The teachers of multiple of my core classes were self-described Marxists. Never was I told that socialism was evil, or anything remotely similar. I was aware such ideologies were prominent in the econ department and business school, but I never studied those things.

Did you...take any classes touching on modern times? Because, um, University of Chicago.


"European Civilization" ended with the assassination of Franz Ferdinand. I took other classes about the 20th century, but none were about Russia. The primary text oriented classes treated Lenin as a Brilliant Author Of Foundational Texts, and made no mention of the Cheka, much less anything Stalin did. Stalin wasn't a Brilliant Author Of Foundational Texts, you see, so he and his atrocities didn't get mentioned in class. At all. Even once.

In my experience, University of Chicago was a lot less about Leo Strauss and Milton Friedman than it was about the worship of distilled theory at the expense of its pesky implementation details. This supports an econ department that can divorce the virtues of capitalism from its ugly history.
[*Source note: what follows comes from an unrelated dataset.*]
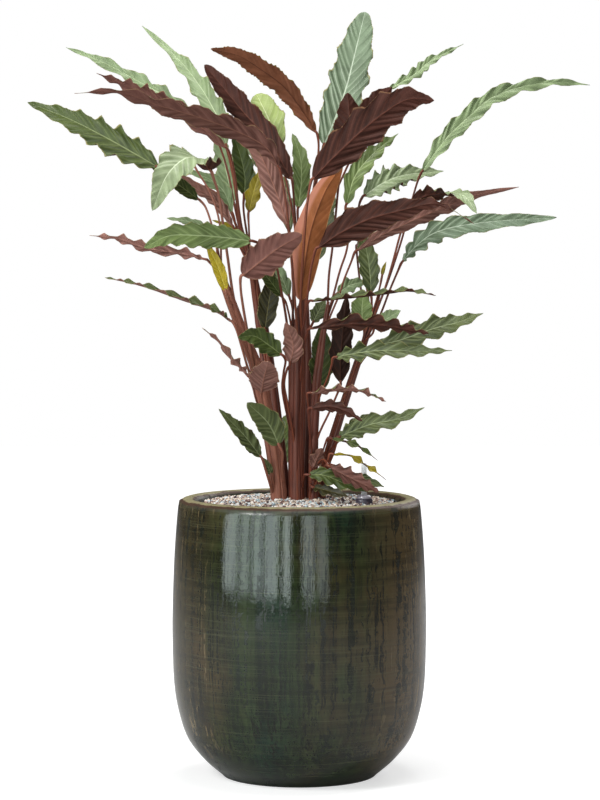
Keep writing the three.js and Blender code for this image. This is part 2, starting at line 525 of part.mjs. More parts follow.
// Frames along a midrib: position, direction, side and upward normal at each fraction. The
// frame is set at the middle of the leaf and carried both ways without twisting.
function frames(points, fractions, rollBase, rollTip) {
  const stations = fractions.map((s) => along(points, s));
  const middle = Math.floor(stations.length / 2);
  const normals = [];
  const t = stations[middle][1];
  const front = new THREE.Vector3(0, -1, 0).addScaledVector(t, t.y).normalize();
  const upward = t.clone().cross(front).normalize();
  if (upward.z < 0) upward.negate();
  const rollAt = (s) => radians(rollBase + (rollTip - rollBase) * s);
  const roll = rollAt(fractions[middle]);
  normals[middle] = upward.clone().multiplyScalar(Math.cos(roll)).addScaledVector(front, Math.sin(roll));
  const carry = (from, to) => {
    const direction = stations[to][1];
    const n = normals[from].clone().addScaledVector(direction, -normals[from].dot(direction));
    normals[to] = n.normalize();
  };
  for (let i = middle + 1; i < stations.length; i += 1) carry(i - 1, i);
  for (let i = middle - 1; i >= 0; i -= 1) carry(i + 1, i);
  const turn = Math.sign(front.dot(t.clone().cross(upward)) || 1);
  return stations.map(([position, direction], i) => {
    const extra = (rollAt(fractions[i]) - roll) * turn;
    const normal = normals[i].clone().applyAxisAngle(direction, extra);
    return [position, direction, normal.clone().cross(direction), normal];
  });
}

// Half width of a blade at fraction s, with its greatest width at the fraction widest.
function halfWidth(s, width, fullness, widest) {
  const power = Math.log(0.5) / Math.log(widest);
  const swell = Math.sin(Math.PI * Math.min(s, 1) ** power) ** fullness;
  const least = NECK_RADIUS * (1 - s) + TIP_HALF_WIDTH * s;
  return Math.max((width / 2) * swell, least);
}

// Blade: a thin folded sheet with waved edges, thicker along the midrib.
function bladeSolid(leaf) {
  const [, , , width, fullness, widest, rollBase, rollTip, fold, waves, height, midrib] = leaf;
  const points = midrib.map(place);
  const fractions = [0];
  for (let i = 0; i < 2 * waves; i += 1) fractions.push((i + 0.5) / (2 * waves));
  fractions.push(1);
  const lift = Math.sin(radians(fold));
  const spread = Math.cos(radians(fold));
  const placed = frames(points, fractions, rollBase, rollTip);
  const [, , middleSide, middleNormal] = placed[waves];
  const bulge = SCALLOP * (middleSide.z * middleNormal.z < 0 ? -1 : 1);
  const rings = placed.map(([at, , side, normal], i) => {
    const s = fractions[i];
    const half = halfWidth(s, width, fullness, widest);
    const swing = Math.sin(2 * Math.PI * waves * s) * Math.sin(Math.PI * s) ** 0.5;
    const rib = RIB_THICKNESS * (1 - s) + BLADE_THICKNESS * s;
    const point = (across, up) => at.clone().addScaledVector(side, across).addScaledVector(normal, up);
    const reach = half * spread * (1 + bulge * swing);
    const rightUp = half * lift + height * swing;
    const leftUp = half * lift - height * swing;
    const skin = BLADE_THICKNESS / 2;
    return [
      point(reach, rightUp - skin), point(reach, rightUp + skin), point(0, skin),
      point(-reach, leftUp + skin), point(-reach, leftUp - skin), point(0, skin - rib),
    ];
  });
  return loft(rings, [4, 5]);
}

// Stalk: from just below the blade down into its stem.
function stalkSolid(leaf) {
  const [name, stem, , , , , , , , , , midrib, via, joinHeight] = leaf;
  const [base, direction] = along(midrib.map(place), 0);
  const fused = name.startsWith("young");
  const start = base.clone().addScaledVector(direction, fused ? 2 : -JOINT_GAP);
  const points = [start, ...via.map(place), onStem(stem, joinHeight)];
  const side = Math.abs(direction.y) > 0.8 ? new THREE.Vector3(1, 0, 0) : new THREE.Vector3(0, 1, 0);
  const steps = points.length - 1;
  const rings = [];
  for (let i = 0; i <= steps; i += 1) {
    const [position, heading] = along(points, i / steps);
    const down = i === 0 ? direction.clone().negate() : heading;
    rings.push(ring(position, down, STALK_RADIUS + (0.8 * i) / steps, STALK_SIDES, side));
  }
  return loft(rings);
}

// Assembly

const plant = new THREE.Group();
plant.name = "potted_calathea";

plant.add(mesh("pot", pot, 0x27352c, 0.25));
plant.add(mesh("liner", liner, 0x1c1a1a, 0.6));

const capShape = turned([
  [GAUGE_CAP_RADIUS, GAUGE_CAP_BOTTOM], [GAUGE_CAP_RADIUS, GAUGE_CAP_TOP - 4],
  [GAUGE_CAP_RADIUS - 2, GAUGE_CAP_TOP - 1], [GAUGE_CAP_RADIUS - 5, GAUGE_CAP_TOP],
], 20, GAUGE_X, GAUGE_Y);
const capHole = turned([
  [GAUGE_CAP_RADIUS + 0.3, GAUGE_CAP_BOTTOM - 0.3], [GAUGE_CAP_RADIUS + 0.3, GAUGE_CAP_TOP + 10],
], 20, GAUGE_X, GAUGE_Y);
const tube = turned([
  [GAUGE_TUBE_RADIUS, GAUGE_CAP_TOP + 0.3], [GAUGE_TUBE_RADIUS, GAUGE_TUBE_TOP - 1],
  [GAUGE_TUBE_RADIUS - 1, GAUGE_TUBE_TOP],
], 12, GAUGE_X, GAUGE_Y);

let grit = substrate().subtract(capHole);
for (let stem = 0; stem < STEMS.length; stem += 1) {
  grit = grit.subtract(stemSolid(stem, HOLE_GAP, true));
}
plant.add(mesh("substrate", grit, 0xbfb8b2, 0.95));
plant.add(mesh("gauge_cap", capShape, 0x3a3440, 0.4));
plant.add(mesh("gauge_tube", tube, 0xd8dcdc, 0.1));

STEMS.forEach(([name], stem) => {
  let solid = stemSolid(stem);
  for (const leaf of LEAVES.filter((row) => row[1] === stem)) {
    solid = solid.add(stalkSolid(leaf));
    if (leaf[0].startsWith("young")) solid = solid.add(bladeSolid(leaf));
  }
  plant.add(mesh(name, solid, 0x7a4035, 0.5));
});

for (const leaf of LEAVES.filter((row) => !row[0].startsWith("young"))) {
  plant.add(mesh(`blade_${leaf[0]}`, bladeSolid(leaf), COLOURS[leaf[2]], 0.55));
}

export default plant;
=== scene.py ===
import math
import random

import bpy
import numpy as np
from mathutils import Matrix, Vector

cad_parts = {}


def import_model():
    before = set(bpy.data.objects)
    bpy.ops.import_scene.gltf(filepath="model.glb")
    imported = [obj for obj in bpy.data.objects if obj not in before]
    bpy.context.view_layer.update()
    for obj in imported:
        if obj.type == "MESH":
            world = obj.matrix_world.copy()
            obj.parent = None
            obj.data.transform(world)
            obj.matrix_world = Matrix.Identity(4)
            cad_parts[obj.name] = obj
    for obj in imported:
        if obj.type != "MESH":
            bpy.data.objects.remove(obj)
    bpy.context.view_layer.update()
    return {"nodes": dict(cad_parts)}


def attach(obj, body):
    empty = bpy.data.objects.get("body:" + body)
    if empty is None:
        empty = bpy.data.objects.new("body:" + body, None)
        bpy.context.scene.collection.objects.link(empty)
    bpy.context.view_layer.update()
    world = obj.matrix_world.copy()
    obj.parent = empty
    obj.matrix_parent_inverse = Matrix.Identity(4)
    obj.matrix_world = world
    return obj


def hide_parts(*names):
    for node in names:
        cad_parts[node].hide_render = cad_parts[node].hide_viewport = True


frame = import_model()
scene = bpy.context.scene
MM = 0.001

# Measures of the solids that this script dresses

POT_PROFILE = [
    (112, 0), (115, 3), (140, 25), (163.6, 56), (177, 97), (183, 137), (185, 190), (185, 240),
    (182, 322), (176.5, 392), (173, 401), (165, 405), (155, 403.5), (150, 396), (162, 160),
    (138, 25),
]
LINER_PROFILE = [
    (118, 25.4), (143, 85.4), (143, 399), (140, 399), (140, 86.4), (116, 28.4),
]
GRIT_RADIUS = 139.6
GRIT_EDGE_Z = 396
GRIT_HEAP = 5
GRIT_BUMP = 1.2
GAUGE_X = 93
GAUGE_Y = -50
GAUGE_CAP_RADIUS = 12.5
GAUGE_CAP_BOTTOM = 380
GAUGE_CAP_TOP = 413
GAUGE_TUBE_RADIUS = 4.2
GAUGE_TUBE_TOP = 459
GAUGE_SIDES = 48
GAUGE_TUBE_SIDES = 40

# Where the front view is read from, and how the crown opens out in depth

EYE_DISTANCE = 4000
EYE_HEIGHT = 755
AIM = (1, 0, 547)
LENS = 123.93
SENSOR_WIDTH = 36
CLIP = (0.1, 100)
FOOT_HEIGHT = 412
SPREAD_RISE = 340
CROWN_SPREAD = 0.85

# Leaf blades

NECK_RADIUS = 2.3
TIP_HALF_WIDTH = 0.35
SCALLOP = 0.17
FRILL_SCALLOP = 0.07
NARROW_HALF_WIDTH = 14
PLEAT_DEPTH = 0.26
LEAST_SLOPE, MOST_SLOPE = 0.8, 1.7
HALF_SKIN = 0.3
RIB_DEPTH = 1.5
RIB_SPREAD = 1.3
STATION_PITCH = 2.3
FEWEST_STATIONS = 24
MOST_STATIONS = 130
MIDRIB_TO_MARGIN = [
    0, 0.035, 0.08, 0.14, 0.21, 0.29, 0.37, 0.46, 0.55, 0.64, 0.72, 0.8, 0.87, 0.93, 0.97, 1,
]

# Stems: each has a core painted dark as the shade between its stalks, sheaths round it, and its
# leaves' stalks outside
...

It also supports those who study "social thought" in their extolling the architects of genocidal regimes because some they had interesting riffs on dialectical materialism.
posted by andrewpcone at 9:45 PM on June 24 [1 favorite]


I recently read "Survival in the Killing Fields" by Haing Ngor. The book outlined his grueling experiences working for the Khymer Rouge in a farm work camp in Cambodia in the mid 1970s. Amongst the things that happened to him; most of his family being executed, his wife dieing in child birth, both his small toes being cut off (for calling his wife Honey).

His description of stealing the co-operative rice husking machine while the cadre gave his daily boring speech about the communist party and workers paradise; was the only grain of enjoyment I got from reading the 515 page book.